● TASK DETAILS: Copy the data below exactly.
::: DATA SEGMENT :::
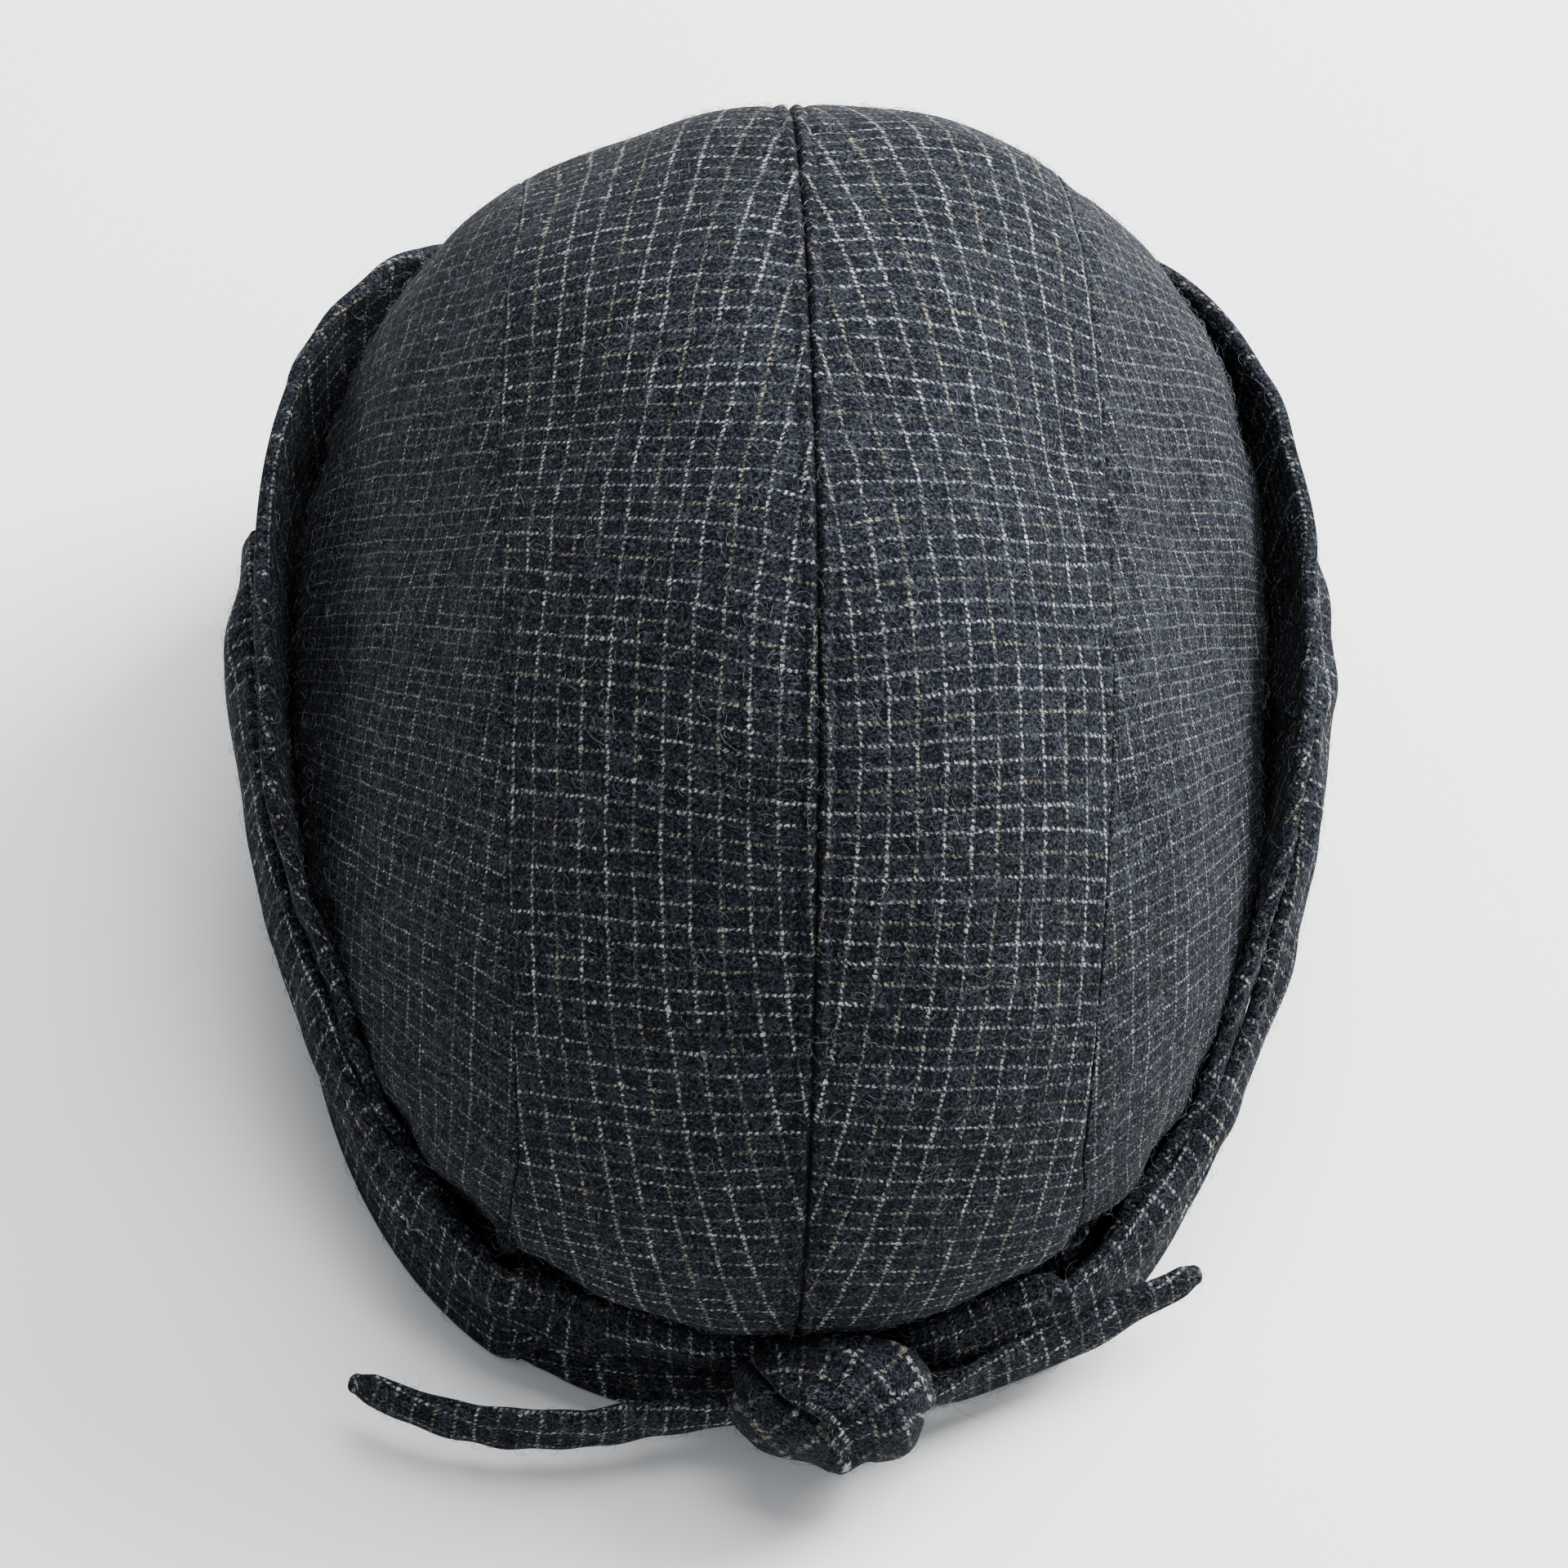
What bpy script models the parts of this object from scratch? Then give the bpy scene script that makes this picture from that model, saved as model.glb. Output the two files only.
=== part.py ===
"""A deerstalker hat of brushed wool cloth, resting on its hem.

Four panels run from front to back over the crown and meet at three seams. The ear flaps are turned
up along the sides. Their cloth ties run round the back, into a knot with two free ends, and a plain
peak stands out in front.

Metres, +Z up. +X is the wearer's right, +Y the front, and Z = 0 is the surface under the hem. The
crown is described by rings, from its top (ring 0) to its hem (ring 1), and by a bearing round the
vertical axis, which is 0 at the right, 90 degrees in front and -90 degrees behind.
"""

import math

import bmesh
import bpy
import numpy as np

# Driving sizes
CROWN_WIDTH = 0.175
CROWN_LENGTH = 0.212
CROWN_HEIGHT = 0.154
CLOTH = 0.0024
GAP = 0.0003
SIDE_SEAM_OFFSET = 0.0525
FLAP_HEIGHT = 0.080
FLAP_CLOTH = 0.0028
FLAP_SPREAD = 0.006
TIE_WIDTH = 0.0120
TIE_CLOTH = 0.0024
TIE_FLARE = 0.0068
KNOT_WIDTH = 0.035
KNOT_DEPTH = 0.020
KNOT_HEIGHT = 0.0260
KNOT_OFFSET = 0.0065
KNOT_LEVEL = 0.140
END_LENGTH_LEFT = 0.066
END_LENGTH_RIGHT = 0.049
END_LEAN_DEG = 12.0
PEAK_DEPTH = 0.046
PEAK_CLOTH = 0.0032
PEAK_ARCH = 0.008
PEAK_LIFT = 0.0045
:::
● TASK RESPONSE:
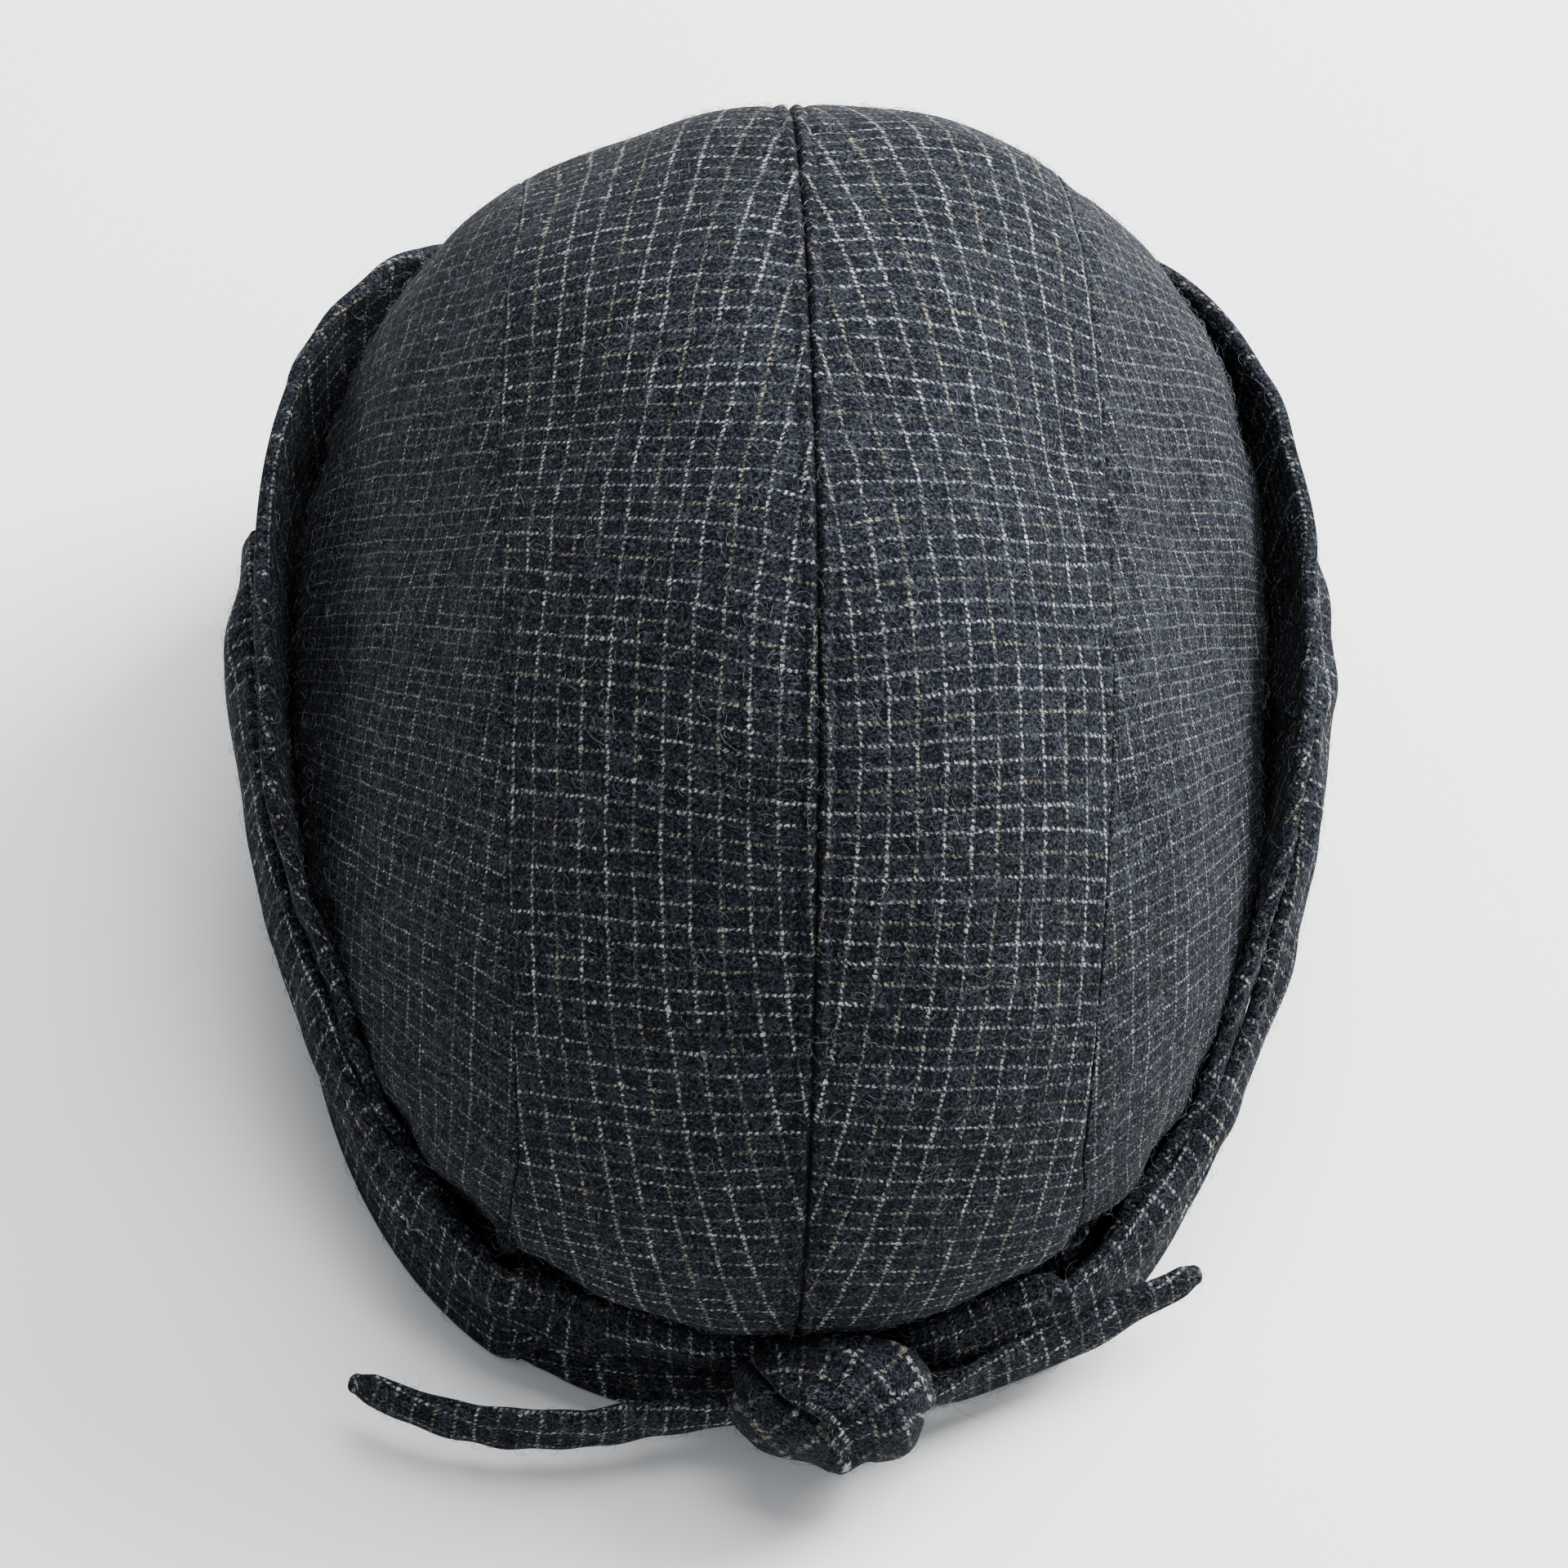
What bpy script models the parts of this object from scratch? Then give the bpy scene script that makes this picture from that model, saved as model.glb. Output the two files only.
=== part.py ===
"""A deerstalker hat of brushed wool cloth, resting on its hem.

Four panels run from front to back over the crown and meet at three seams. The ear flaps are turned
up along the sides. Their cloth ties run round the back, into a knot with two free ends, and a plain
peak stands out in front.

Metres, +Z up. +X is the wearer's right, +Y the front, and Z = 0 is the surface under the hem. The
crown is described by rings, from its top (ring 0) to its hem (ring 1), and by a bearing round the
vertical axis, which is 0 at the right, 90 degrees in front and -90 degrees behind.
"""

import math

import bmesh
import bpy
import numpy as np

# Driving sizes
CROWN_WIDTH = 0.175
CROWN_LENGTH = 0.212
CROWN_HEIGHT = 0.154
CLOTH = 0.0024
GAP = 0.0003
SIDE_SEAM_OFFSET = 0.0525
FLAP_HEIGHT = 0.080
FLAP_CLOTH = 0.0028
FLAP_SPREAD = 0.006
TIE_WIDTH = 0.0120
TIE_CLOTH = 0.0024
TIE_FLARE = 0.0068
KNOT_WIDTH = 0.035
KNOT_DEPTH = 0.020
KNOT_HEIGHT = 0.0260
KNOT_OFFSET = 0.0065
KNOT_LEVEL = 0.140
END_LENGTH_LEFT = 0.066
END_LENGTH_RIGHT = 0.049
END_LEAN_DEG = 12.0
PEAK_DEPTH = 0.046
PEAK_CLOTH = 0.0032
PEAK_ARCH = 0.008
PEAK_LIFT = 0.0045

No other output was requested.